## TASK DIRECTIONS
Output only the lines from the start of the entries through the line holding "return ramp(tree, distance, 0.0, width, 1.0, 0.0)". Each line must match the original exactly.

---------- STORED RECORDS ----------

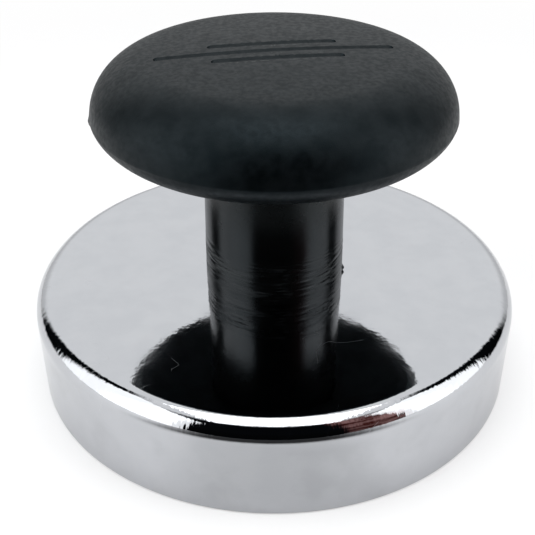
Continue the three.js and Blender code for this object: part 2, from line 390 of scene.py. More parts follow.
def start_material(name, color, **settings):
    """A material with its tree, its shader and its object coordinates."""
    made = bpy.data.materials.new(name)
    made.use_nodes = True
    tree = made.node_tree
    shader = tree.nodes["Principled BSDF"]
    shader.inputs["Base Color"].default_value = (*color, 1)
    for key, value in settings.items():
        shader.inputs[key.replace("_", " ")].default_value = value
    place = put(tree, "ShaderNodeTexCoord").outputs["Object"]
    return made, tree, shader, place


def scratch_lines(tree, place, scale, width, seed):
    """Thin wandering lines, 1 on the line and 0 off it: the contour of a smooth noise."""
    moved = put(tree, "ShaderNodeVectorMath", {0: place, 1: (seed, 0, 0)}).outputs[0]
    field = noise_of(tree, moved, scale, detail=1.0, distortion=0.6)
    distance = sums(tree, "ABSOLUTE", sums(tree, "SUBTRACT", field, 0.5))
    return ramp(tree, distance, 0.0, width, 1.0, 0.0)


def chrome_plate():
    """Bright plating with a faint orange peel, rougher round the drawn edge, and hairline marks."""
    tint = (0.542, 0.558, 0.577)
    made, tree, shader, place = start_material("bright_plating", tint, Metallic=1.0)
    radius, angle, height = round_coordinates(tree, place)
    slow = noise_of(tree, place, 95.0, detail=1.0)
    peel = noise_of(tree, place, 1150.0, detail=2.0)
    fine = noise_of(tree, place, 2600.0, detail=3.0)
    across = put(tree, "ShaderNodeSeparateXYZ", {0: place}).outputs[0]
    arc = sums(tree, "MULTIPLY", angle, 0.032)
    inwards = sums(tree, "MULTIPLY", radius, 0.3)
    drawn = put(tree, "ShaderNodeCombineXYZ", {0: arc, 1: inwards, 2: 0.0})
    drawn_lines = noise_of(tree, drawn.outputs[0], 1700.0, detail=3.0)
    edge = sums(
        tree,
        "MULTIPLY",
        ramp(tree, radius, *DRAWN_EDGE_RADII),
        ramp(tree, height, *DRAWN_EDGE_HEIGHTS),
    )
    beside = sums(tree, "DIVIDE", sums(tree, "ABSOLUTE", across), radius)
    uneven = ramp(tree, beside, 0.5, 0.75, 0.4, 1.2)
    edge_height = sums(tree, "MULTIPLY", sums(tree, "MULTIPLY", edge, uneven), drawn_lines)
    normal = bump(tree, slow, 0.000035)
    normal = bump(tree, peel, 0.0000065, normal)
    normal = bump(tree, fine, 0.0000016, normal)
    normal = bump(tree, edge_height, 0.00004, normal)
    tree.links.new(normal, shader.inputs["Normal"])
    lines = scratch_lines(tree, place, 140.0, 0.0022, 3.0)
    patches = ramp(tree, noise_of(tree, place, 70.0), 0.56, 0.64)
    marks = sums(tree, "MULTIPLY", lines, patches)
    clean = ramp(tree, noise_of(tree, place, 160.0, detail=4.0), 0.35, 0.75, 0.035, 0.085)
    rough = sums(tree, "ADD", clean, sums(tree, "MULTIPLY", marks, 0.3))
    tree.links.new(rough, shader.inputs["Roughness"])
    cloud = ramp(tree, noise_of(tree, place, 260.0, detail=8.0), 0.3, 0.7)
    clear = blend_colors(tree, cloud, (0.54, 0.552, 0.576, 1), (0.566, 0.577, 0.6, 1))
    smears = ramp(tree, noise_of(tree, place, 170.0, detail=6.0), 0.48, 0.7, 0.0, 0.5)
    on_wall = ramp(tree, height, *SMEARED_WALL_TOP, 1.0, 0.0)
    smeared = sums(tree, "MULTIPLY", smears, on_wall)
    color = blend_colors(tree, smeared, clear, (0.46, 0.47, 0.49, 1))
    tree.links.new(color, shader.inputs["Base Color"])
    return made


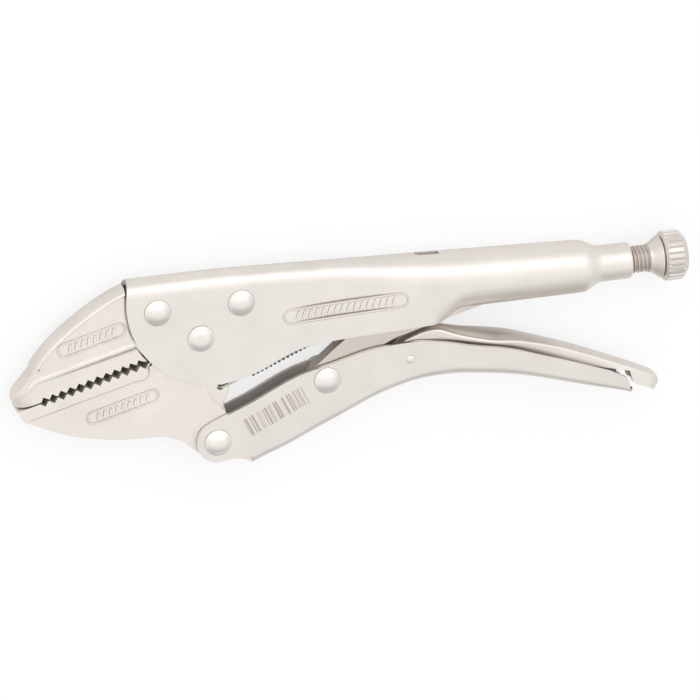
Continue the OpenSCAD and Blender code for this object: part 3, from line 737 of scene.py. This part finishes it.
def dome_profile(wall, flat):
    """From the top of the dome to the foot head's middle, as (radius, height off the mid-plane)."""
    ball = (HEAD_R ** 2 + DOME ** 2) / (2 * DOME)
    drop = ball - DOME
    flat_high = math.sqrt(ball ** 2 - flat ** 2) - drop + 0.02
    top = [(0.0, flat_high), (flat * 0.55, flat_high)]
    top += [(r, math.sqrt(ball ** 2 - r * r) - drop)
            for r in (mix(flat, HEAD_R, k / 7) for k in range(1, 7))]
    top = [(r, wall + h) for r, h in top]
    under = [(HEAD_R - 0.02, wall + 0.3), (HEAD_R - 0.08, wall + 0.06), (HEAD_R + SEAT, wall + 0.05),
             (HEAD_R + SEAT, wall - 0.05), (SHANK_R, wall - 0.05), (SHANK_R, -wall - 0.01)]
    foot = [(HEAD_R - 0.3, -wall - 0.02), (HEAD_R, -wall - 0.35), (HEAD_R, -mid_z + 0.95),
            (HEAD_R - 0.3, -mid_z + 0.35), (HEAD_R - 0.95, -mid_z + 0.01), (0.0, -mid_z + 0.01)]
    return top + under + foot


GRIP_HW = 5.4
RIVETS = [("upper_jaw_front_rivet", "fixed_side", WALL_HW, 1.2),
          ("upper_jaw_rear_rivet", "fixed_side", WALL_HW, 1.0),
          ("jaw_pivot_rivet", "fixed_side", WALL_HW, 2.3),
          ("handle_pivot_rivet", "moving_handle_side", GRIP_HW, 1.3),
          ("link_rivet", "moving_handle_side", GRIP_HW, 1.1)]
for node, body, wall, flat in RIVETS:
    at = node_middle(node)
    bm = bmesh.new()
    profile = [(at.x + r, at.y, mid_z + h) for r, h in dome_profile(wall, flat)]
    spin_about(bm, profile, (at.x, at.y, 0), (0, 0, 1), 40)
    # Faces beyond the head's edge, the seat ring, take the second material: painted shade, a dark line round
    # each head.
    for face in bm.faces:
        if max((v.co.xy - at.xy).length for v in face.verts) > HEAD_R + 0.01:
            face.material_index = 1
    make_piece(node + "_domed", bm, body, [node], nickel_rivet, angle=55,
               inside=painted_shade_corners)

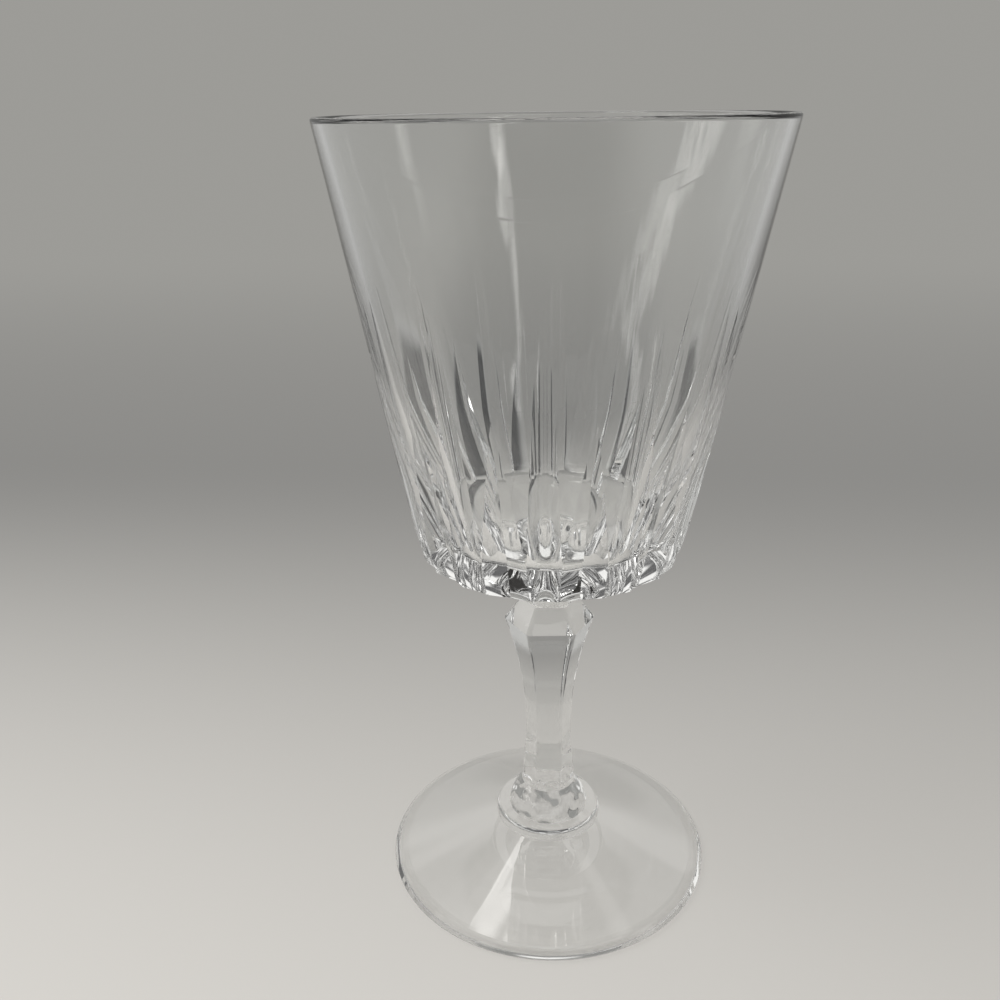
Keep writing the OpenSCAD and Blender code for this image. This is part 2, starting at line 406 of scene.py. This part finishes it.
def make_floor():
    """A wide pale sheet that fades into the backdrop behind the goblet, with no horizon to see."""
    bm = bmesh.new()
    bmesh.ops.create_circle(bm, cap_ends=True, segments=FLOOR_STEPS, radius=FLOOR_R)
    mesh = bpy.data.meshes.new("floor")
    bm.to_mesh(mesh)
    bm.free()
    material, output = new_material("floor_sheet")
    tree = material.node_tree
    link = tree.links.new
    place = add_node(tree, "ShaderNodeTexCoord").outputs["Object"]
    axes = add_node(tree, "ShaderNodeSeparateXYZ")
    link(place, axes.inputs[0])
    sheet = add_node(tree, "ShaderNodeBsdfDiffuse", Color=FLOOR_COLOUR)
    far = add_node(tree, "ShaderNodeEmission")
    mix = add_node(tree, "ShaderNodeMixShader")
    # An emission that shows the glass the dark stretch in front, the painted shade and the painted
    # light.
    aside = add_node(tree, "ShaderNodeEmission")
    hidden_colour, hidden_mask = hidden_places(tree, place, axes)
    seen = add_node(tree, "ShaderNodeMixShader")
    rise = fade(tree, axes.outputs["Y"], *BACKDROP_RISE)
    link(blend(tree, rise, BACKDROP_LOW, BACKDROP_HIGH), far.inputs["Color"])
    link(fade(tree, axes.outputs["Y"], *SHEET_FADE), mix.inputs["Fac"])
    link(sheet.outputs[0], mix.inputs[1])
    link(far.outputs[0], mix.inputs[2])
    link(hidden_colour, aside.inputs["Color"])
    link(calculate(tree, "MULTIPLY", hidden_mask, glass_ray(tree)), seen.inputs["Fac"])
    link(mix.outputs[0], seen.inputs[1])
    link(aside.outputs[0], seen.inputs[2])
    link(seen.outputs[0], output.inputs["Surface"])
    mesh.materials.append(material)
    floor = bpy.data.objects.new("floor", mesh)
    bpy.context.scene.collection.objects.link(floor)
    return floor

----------

## RESULT OF THE TASK
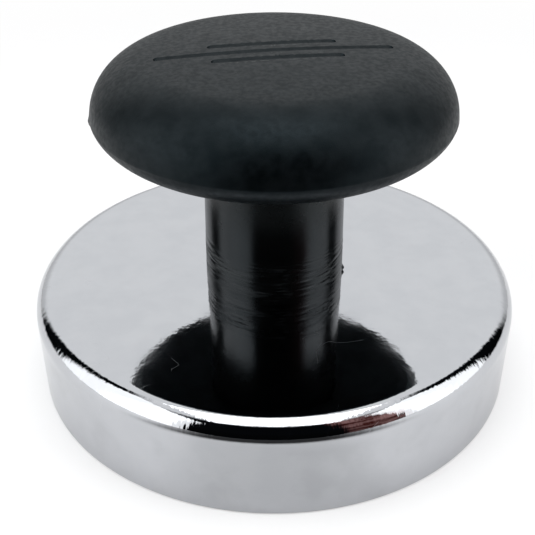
Continue the three.js and Blender code for this object: part 2, from line 390 of scene.py. More parts follow.
def start_material(name, color, **settings):
    """A material with its tree, its shader and its object coordinates."""
    made = bpy.data.materials.new(name)
    made.use_nodes = True
    tree = made.node_tree
    shader = tree.nodes["Principled BSDF"]
    shader.inputs["Base Color"].default_value = (*color, 1)
    for key, value in settings.items():
        shader.inputs[key.replace("_", " ")].default_value = value
    place = put(tree, "ShaderNodeTexCoord").outputs["Object"]
    return made, tree, shader, place


def scratch_lines(tree, place, scale, width, seed):
    """Thin wandering lines, 1 on the line and 0 off it: the contour of a smooth noise."""
    moved = put(tree, "ShaderNodeVectorMath", {0: place, 1: (seed, 0, 0)}).outputs[0]
    field = noise_of(tree, moved, scale, detail=1.0, distortion=0.6)
    distance = sums(tree, "ABSOLUTE", sums(tree, "SUBTRACT", field, 0.5))
    return ramp(tree, distance, 0.0, width, 1.0, 0.0)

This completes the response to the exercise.